1. Aptamer-functionalized lipid nanoparticles targeting osteoblasts as a novel RNA interference-based bone anabolic strategy (Published on Nature Medicine, 2015)
Currently, major concerns about the safety and efficacy of RNA interference (RNAi)-based bone anabolic strategies still exist because of the lack of direct osteoblast-specific delivery systems for osteogenic siRNAs. Here we screened the aptamer CH6 by cell-SELEX, specifically targeting both rat and human osteoblasts, and then we developed CH6 aptamer–functionalized lipid nanoparticles (LNPs) encapsulating osteogenic pleckstrin homology domain-containing family O member 1 (Plekho1) siRNA (CH6-LNPs-siRNA). Our results showed that CH6 facilitated in vitro osteoblast-selective uptake of Plekho1 siRNA, mainly via macropinocytosis, and boosted in vivoosteoblast-specific Plekho1 gene silencing, which promoted bone formation, improved bone microarchitecture, increased bone mass and enhanced mechanical properties in both osteopenic and healthy rodents. These results indicate that osteoblast-specific aptamer-functionalized LNPs could act as a new RNAi-based bone anabolic strategy, advancing the targeted delivery selectivity of osteogenic siRNAs from the tissue level to the cellular level
2. A water-soluble nucleolin aptamer-paclitaxel conjugate for tumor-specific targeting in ovarian cancer (Published on Nature Communication, 2017)
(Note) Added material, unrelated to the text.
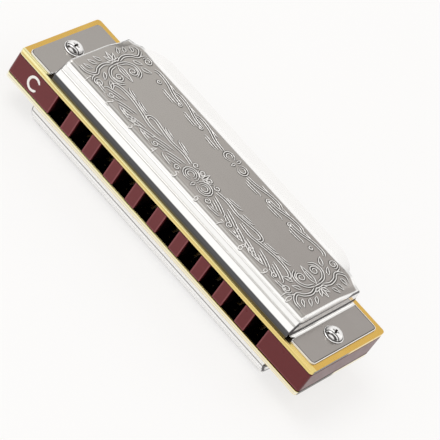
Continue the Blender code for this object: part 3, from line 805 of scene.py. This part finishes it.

Paclitaxel (PTX) is among the most commonly used first-line drugs for cancer chemotherapy. However, its poor water solubility and indiscriminate distribution in normal tissues remain clinical challenges. Here we design and synthesize a highly water-soluble nucleolin aptamer-paclitaxel conjugate (NucA-PTX) that selectively delivers PTX to the tumor site. By connecting a tumor-targeting nucleolin aptamer (NucA) to the active hydroxyl group at 2′ position of PTX via a cathepsin B sensitive dipeptide bond, NucA-PTX remains stable and inactive in the circulation. NucA facilitates the uptake of the conjugated PTX specifically in tumor cells. Once inside cells, the dipeptide bond linker of NucA-PTX is cleaved by cathepsin B and then the conjugated PTX is released for action. The NucA modification assists the selective accumulation of the conjugated PTX in ovarian tumor tissue rather than normal tissues, and subsequently resulting in notably improved antitumor activity and reduced toxicity.
3. Tumor cell-targeted delivery of CRISPR/Cas9 by aptamer-functionalized lipopolymer for therapeutic genome editing of VEGFA in osteosarcoma. (Published on Biomaterials, 2017).
Osteosarcoma (OS) is a highly aggressive pediatric cancer, characterized by frequent lung metastasis and pathologic bone destruction. Vascular endothelial growth factor A (VEGFA), highly expressed in OS, not only contributes to angiogenesis within the tumor microenvironment via paracrine stimulation of vascular endothelial cells, but also acts as an autocrine survival factor for tumor cell themselves, thus making it a promising therapeutic target for OS. CRISPR/Cas9 is a versatile genome editing technology and holds tremendous promise for cancer treatment. However, a major bottleneck to achieve the therapeutic potential of the CRISPR/Cas9 is the lack of in vivo tumor-targeted delivery systems. Here, we screened an OS cell-specific aptamer (LC09) and developed a LC09-functionalized PEG-PEI-Cholesterol (PPC) lipopolymer encapsulating CRISPR/Cas9 plasmids encoding VEGFA gRNA and Cas9. Our results demonstrated that LC09 facilitated selective distribution of CRISPR/Cas9 in both orthotopic OS and lung metastasis, leading to effective VEGFA genome editing in tumor, decreased VEGFA expression and secretion, inhibited orthotopic OS malignancy and lung metastasis, as well as reduced angiogenesis and bone lesion with no detectable toxicity. The delivery system simultaneously restrained autocrine and paracrine VEGFA signaling in tumor cells and could facilitate translating CRISPR-Cas9 into clinical cancer treatment.